* start MATERIAL PROVIDED *

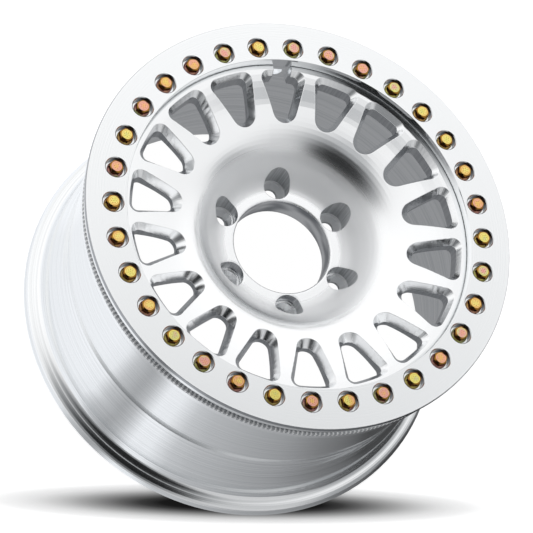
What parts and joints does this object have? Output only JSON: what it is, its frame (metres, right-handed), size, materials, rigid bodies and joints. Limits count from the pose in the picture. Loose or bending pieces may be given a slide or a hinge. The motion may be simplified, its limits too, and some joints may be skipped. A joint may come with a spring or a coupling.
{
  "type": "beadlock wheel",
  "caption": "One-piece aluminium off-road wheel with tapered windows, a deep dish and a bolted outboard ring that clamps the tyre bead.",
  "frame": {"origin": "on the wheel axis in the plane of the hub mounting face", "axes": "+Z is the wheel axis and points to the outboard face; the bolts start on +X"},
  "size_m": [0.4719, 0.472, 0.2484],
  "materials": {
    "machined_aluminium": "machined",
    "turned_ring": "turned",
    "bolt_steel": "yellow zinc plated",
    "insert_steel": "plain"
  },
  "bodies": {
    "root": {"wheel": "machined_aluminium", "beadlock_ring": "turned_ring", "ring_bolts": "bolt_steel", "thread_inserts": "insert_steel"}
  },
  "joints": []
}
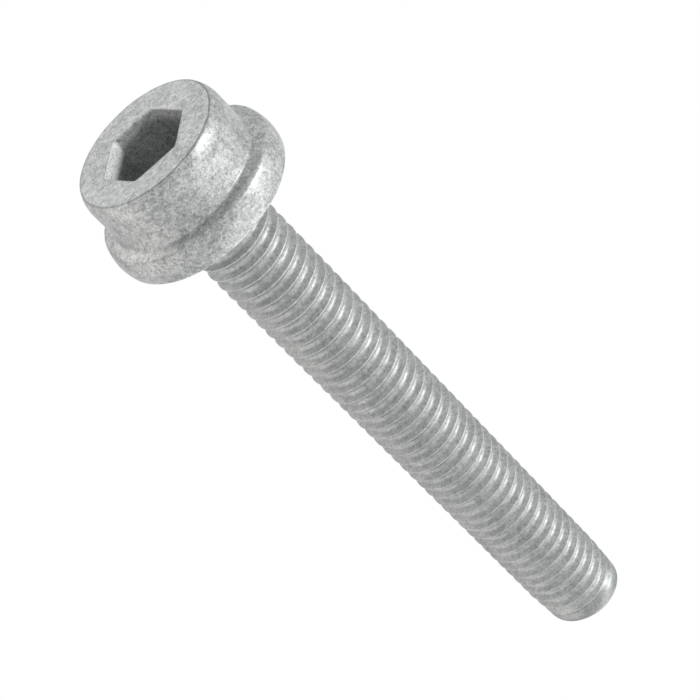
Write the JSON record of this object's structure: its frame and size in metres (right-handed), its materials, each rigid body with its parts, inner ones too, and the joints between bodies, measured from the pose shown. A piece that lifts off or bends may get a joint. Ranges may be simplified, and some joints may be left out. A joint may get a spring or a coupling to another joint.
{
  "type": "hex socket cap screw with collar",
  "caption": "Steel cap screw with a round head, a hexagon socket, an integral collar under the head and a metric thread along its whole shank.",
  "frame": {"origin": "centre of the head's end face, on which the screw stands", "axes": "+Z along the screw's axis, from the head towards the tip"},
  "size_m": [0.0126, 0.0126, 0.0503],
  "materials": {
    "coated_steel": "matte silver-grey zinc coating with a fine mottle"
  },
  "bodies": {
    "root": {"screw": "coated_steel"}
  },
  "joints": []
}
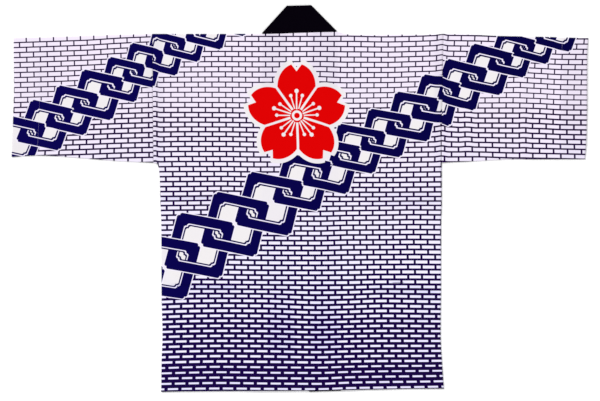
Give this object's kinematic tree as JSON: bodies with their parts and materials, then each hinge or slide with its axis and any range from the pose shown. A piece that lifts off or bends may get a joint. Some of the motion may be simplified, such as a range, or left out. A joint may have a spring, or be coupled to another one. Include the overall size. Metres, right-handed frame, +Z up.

* end MATERIAL PROVIDED *

PROBLEM STATEMENT —
Extract every entry above as it appears.

ANSWER TO THE EXERCISE —
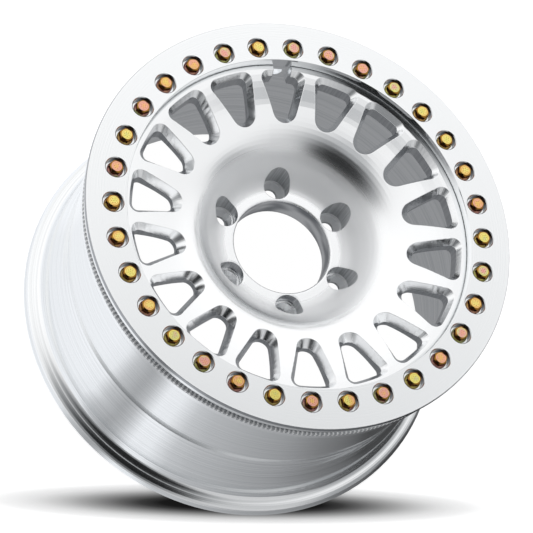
What parts and joints does this object have? Output only JSON: what it is, its frame (metres, right-handed), size, materials, rigid bodies and joints. Limits count from the pose in the picture. Loose or bending pieces may be given a slide or a hinge. The motion may be simplified, its limits too, and some joints may be skipped. A joint may come with a spring or a coupling.
{
  "type": "beadlock wheel",
  "caption": "One-piece aluminium off-road wheel with tapered windows, a deep dish and a bolted outboard ring that clamps the tyre bead.",
  "frame": {"origin": "on the wheel axis in the plane of the hub mounting face", "axes": "+Z is the wheel axis and points to the outboard face; the bolts start on +X"},
  "size_m": [0.4719, 0.472, 0.2484],
  "materials": {
    "machined_aluminium": "machined",
    "turned_ring": "turned",
    "bolt_steel": "yellow zinc plated",
    "insert_steel": "plain"
  },
  "bodies": {
    "root": {"wheel": "machined_aluminium", "beadlock_ring": "turned_ring", "ring_bolts": "bolt_steel", "thread_inserts": "insert_steel"}
  },
  "joints": []
}
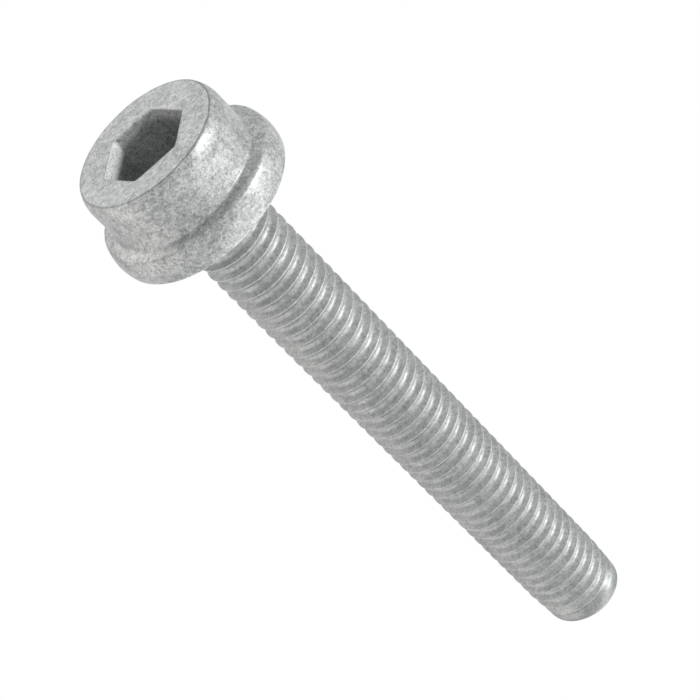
Write the JSON record of this object's structure: its frame and size in metres (right-handed), its materials, each rigid body with its parts, inner ones too, and the joints between bodies, measured from the pose shown. A piece that lifts off or bends may get a joint. Ranges may be simplified, and some joints may be left out. A joint may get a spring or a coupling to another joint.
{
  "type": "hex socket cap screw with collar",
  "caption": "Steel cap screw with a round head, a hexagon socket, an integral collar under the head and a metric thread along its whole shank.",
  "frame": {"origin": "centre of the head's end face, on which the screw stands", "axes": "+Z along the screw's axis, from the head towards the tip"},
  "size_m": [0.0126, 0.0126, 0.0503],
  "materials": {
    "coated_steel": "matte silver-grey zinc coating with a fine mottle"
  },
  "bodies": {
    "root": {"screw": "coated_steel"}
  },
  "joints": []
}
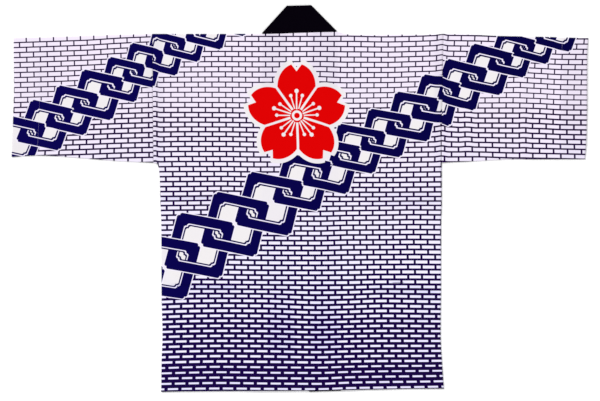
Give this object's kinematic tree as JSON: bodies with their parts and materials, then each hinge or slide with its axis and any range from the pose shown. A piece that lifts off or bends may get a joint. Some of the motion may be simplified, such as a range, or left out. A joint may have a spring, or be coupled to another one. Include the overall size. Metres, right-handed frame, +Z up.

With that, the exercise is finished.